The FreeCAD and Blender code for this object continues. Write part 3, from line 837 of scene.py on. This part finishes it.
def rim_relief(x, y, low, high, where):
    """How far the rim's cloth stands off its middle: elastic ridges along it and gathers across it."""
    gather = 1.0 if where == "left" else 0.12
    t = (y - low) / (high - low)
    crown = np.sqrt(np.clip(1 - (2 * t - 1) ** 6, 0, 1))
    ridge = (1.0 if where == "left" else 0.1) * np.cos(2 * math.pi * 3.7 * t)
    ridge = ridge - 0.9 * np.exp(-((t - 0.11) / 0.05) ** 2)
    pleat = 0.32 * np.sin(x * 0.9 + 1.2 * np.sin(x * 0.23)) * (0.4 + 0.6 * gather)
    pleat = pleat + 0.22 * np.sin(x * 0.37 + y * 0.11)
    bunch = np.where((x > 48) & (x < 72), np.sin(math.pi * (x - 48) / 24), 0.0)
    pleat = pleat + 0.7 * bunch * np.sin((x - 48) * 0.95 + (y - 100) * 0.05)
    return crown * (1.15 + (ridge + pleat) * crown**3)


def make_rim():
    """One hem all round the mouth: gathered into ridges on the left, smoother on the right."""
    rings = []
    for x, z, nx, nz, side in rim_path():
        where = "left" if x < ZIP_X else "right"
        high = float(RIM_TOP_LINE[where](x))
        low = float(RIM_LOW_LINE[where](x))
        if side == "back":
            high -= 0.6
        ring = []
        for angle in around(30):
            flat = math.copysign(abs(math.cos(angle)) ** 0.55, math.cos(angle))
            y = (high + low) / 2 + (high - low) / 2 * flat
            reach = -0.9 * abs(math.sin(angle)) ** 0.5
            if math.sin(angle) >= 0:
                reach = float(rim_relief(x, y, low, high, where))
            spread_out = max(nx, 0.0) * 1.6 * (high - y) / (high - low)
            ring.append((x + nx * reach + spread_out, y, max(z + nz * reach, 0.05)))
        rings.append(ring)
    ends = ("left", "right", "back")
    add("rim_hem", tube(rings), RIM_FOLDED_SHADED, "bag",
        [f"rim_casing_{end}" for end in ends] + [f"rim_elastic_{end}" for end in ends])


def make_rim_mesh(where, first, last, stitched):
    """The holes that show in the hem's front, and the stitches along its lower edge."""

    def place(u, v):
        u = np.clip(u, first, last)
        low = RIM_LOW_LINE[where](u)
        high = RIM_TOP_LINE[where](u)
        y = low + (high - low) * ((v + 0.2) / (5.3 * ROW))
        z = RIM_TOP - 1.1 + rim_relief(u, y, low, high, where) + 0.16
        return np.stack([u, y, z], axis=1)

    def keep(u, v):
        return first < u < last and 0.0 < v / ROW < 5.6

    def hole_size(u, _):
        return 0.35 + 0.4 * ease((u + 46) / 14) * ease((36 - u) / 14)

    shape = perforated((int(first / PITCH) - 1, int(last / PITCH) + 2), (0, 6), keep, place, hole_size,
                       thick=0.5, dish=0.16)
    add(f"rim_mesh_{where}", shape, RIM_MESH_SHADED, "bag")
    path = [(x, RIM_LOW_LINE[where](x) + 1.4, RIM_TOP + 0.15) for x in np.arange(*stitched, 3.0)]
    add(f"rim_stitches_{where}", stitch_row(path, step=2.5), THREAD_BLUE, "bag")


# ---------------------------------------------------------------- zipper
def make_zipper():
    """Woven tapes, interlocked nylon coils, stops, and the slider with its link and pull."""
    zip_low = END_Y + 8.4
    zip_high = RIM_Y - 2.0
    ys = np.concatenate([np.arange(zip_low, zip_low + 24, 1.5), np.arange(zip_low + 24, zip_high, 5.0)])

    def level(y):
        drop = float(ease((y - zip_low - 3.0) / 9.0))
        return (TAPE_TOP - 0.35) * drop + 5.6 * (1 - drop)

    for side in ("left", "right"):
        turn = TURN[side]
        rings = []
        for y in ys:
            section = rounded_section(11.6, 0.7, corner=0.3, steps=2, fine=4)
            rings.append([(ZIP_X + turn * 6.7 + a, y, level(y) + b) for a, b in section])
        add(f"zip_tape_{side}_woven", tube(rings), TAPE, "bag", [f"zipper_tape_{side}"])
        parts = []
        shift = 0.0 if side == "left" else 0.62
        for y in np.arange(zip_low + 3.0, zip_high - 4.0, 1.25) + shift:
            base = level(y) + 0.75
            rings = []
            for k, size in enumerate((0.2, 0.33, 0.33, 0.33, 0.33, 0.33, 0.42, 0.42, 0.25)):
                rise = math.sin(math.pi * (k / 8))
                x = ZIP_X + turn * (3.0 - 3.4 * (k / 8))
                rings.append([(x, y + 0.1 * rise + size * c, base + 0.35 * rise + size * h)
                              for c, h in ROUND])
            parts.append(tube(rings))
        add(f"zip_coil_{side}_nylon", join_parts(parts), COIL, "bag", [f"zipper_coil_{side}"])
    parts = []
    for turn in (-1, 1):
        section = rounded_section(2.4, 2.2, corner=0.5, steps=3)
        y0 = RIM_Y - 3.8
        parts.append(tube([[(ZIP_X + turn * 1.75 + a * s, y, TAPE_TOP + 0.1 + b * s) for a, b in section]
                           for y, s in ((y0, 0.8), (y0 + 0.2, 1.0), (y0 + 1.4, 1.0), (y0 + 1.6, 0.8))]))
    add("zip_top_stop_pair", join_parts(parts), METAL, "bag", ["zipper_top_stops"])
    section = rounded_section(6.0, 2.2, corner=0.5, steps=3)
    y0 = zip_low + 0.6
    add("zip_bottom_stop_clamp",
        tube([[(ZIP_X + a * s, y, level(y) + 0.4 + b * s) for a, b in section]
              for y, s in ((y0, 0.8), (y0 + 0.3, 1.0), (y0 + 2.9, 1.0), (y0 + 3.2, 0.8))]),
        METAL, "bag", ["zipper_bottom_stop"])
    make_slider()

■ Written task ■
Copy out each line above, character for character.

■ Task answer ■
The FreeCAD and Blender code for this object continues. Write part 3, from line 837 of scene.py on. This part finishes it.
def rim_relief(x, y, low, high, where):
    """How far the rim's cloth stands off its middle: elastic ridges along it and gathers across it."""
    gather = 1.0 if where == "left" else 0.12
    t = (y - low) / (high - low)
    crown = np.sqrt(np.clip(1 - (2 * t - 1) ** 6, 0, 1))
    ridge = (1.0 if where == "left" else 0.1) * np.cos(2 * math.pi * 3.7 * t)
    ridge = ridge - 0.9 * np.exp(-((t - 0.11) / 0.05) ** 2)
    pleat = 0.32 * np.sin(x * 0.9 + 1.2 * np.sin(x * 0.23)) * (0.4 + 0.6 * gather)
    pleat = pleat + 0.22 * np.sin(x * 0.37 + y * 0.11)
    bunch = np.where((x > 48) & (x < 72), np.sin(math.pi * (x - 48) / 24), 0.0)
    pleat = pleat + 0.7 * bunch * np.sin((x - 48) * 0.95 + (y - 100) * 0.05)
    return crown * (1.15 + (ridge + pleat) * crown**3)


def make_rim():
    """One hem all round the mouth: gathered into ridges on the left, smoother on the right."""
    rings = []
    for x, z, nx, nz, side in rim_path():
        where = "left" if x < ZIP_X else "right"
        high = float(RIM_TOP_LINE[where](x))
        low = float(RIM_LOW_LINE[where](x))
        if side == "back":
            high -= 0.6
        ring = []
        for angle in around(30):
            flat = math.copysign(abs(math.cos(angle)) ** 0.55, math.cos(angle))
            y = (high + low) / 2 + (high - low) / 2 * flat
            reach = -0.9 * abs(math.sin(angle)) ** 0.5
            if math.sin(angle) >= 0:
                reach = float(rim_relief(x, y, low, high, where))
            spread_out = max(nx, 0.0) * 1.6 * (high - y) / (high - low)
            ring.append((x + nx * reach + spread_out, y, max(z + nz * reach, 0.05)))
        rings.append(ring)
    ends = ("left", "right", "back")
    add("rim_hem", tube(rings), RIM_FOLDED_SHADED, "bag",
        [f"rim_casing_{end}" for end in ends] + [f"rim_elastic_{end}" for end in ends])


def make_rim_mesh(where, first, last, stitched):
    """The holes that show in the hem's front, and the stitches along its lower edge."""

    def place(u, v):
        u = np.clip(u, first, last)
        low = RIM_LOW_LINE[where](u)
        high = RIM_TOP_LINE[where](u)
        y = low + (high - low) * ((v + 0.2) / (5.3 * ROW))
        z = RIM_TOP - 1.1 + rim_relief(u, y, low, high, where) + 0.16
        return np.stack([u, y, z], axis=1)

    def keep(u, v):
        return first < u < last and 0.0 < v / ROW < 5.6

    def hole_size(u, _):
        return 0.35 + 0.4 * ease((u + 46) / 14) * ease((36 - u) / 14)

    shape = perforated((int(first / PITCH) - 1, int(last / PITCH) + 2), (0, 6), keep, place, hole_size,
                       thick=0.5, dish=0.16)
    add(f"rim_mesh_{where}", shape, RIM_MESH_SHADED, "bag")
    path = [(x, RIM_LOW_LINE[where](x) + 1.4, RIM_TOP + 0.15) for x in np.arange(*stitched, 3.0)]
    add(f"rim_stitches_{where}", stitch_row(path, step=2.5), THREAD_BLUE, "bag")


# ---------------------------------------------------------------- zipper
def make_zipper():
    """Woven tapes, interlocked nylon coils, stops, and the slider with its link and pull."""
    zip_low = END_Y + 8.4
    zip_high = RIM_Y - 2.0
    ys = np.concatenate([np.arange(zip_low, zip_low + 24, 1.5), np.arange(zip_low + 24, zip_high, 5.0)])

    def level(y):
        drop = float(ease((y - zip_low - 3.0) / 9.0))
        return (TAPE_TOP - 0.35) * drop + 5.6 * (1 - drop)

    for side in ("left", "right"):
        turn = TURN[side]
        rings = []
        for y in ys:
            section = rounded_section(11.6, 0.7, corner=0.3, steps=2, fine=4)
            rings.append([(ZIP_X + turn * 6.7 + a, y, level(y) + b) for a, b in section])
        add(f"zip_tape_{side}_woven", tube(rings), TAPE, "bag", [f"zipper_tape_{side}"])
        parts = []
        shift = 0.0 if side == "left" else 0.62
        for y in np.arange(zip_low + 3.0, zip_high - 4.0, 1.25) + shift:
            base = level(y) + 0.75
            rings = []
            for k, size in enumerate((0.2, 0.33, 0.33, 0.33, 0.33, 0.33, 0.42, 0.42, 0.25)):
                rise = math.sin(math.pi * (k / 8))
                x = ZIP_X + turn * (3.0 - 3.4 * (k / 8))
                rings.append([(x, y + 0.1 * rise + size * c, base + 0.35 * rise + size * h)
                              for c, h in ROUND])
            parts.append(tube(rings))
        add(f"zip_coil_{side}_nylon", join_parts(parts), COIL, "bag", [f"zipper_coil_{side}"])
    parts = []
    for turn in (-1, 1):
        section = rounded_section(2.4, 2.2, corner=0.5, steps=3)
        y0 = RIM_Y - 3.8
        parts.append(tube([[(ZIP_X + turn * 1.75 + a * s, y, TAPE_TOP + 0.1 + b * s) for a, b in section]
                           for y, s in ((y0, 0.8), (y0 + 0.2, 1.0), (y0 + 1.4, 1.0), (y0 + 1.6, 0.8))]))
    add("zip_top_stop_pair", join_parts(parts), METAL, "bag", ["zipper_top_stops"])
    section = rounded_section(6.0, 2.2, corner=0.5, steps=3)
    y0 = zip_low + 0.6
    add("zip_bottom_stop_clamp",
        tube([[(ZIP_X + a * s, y, level(y) + 0.4 + b * s) for a, b in section]
              for y, s in ((y0, 0.8), (y0 + 0.3, 1.0), (y0 + 2.9, 1.0), (y0 + 3.2, 0.8))]),
        METAL, "bag", ["zipper_bottom_stop"])
    make_slider()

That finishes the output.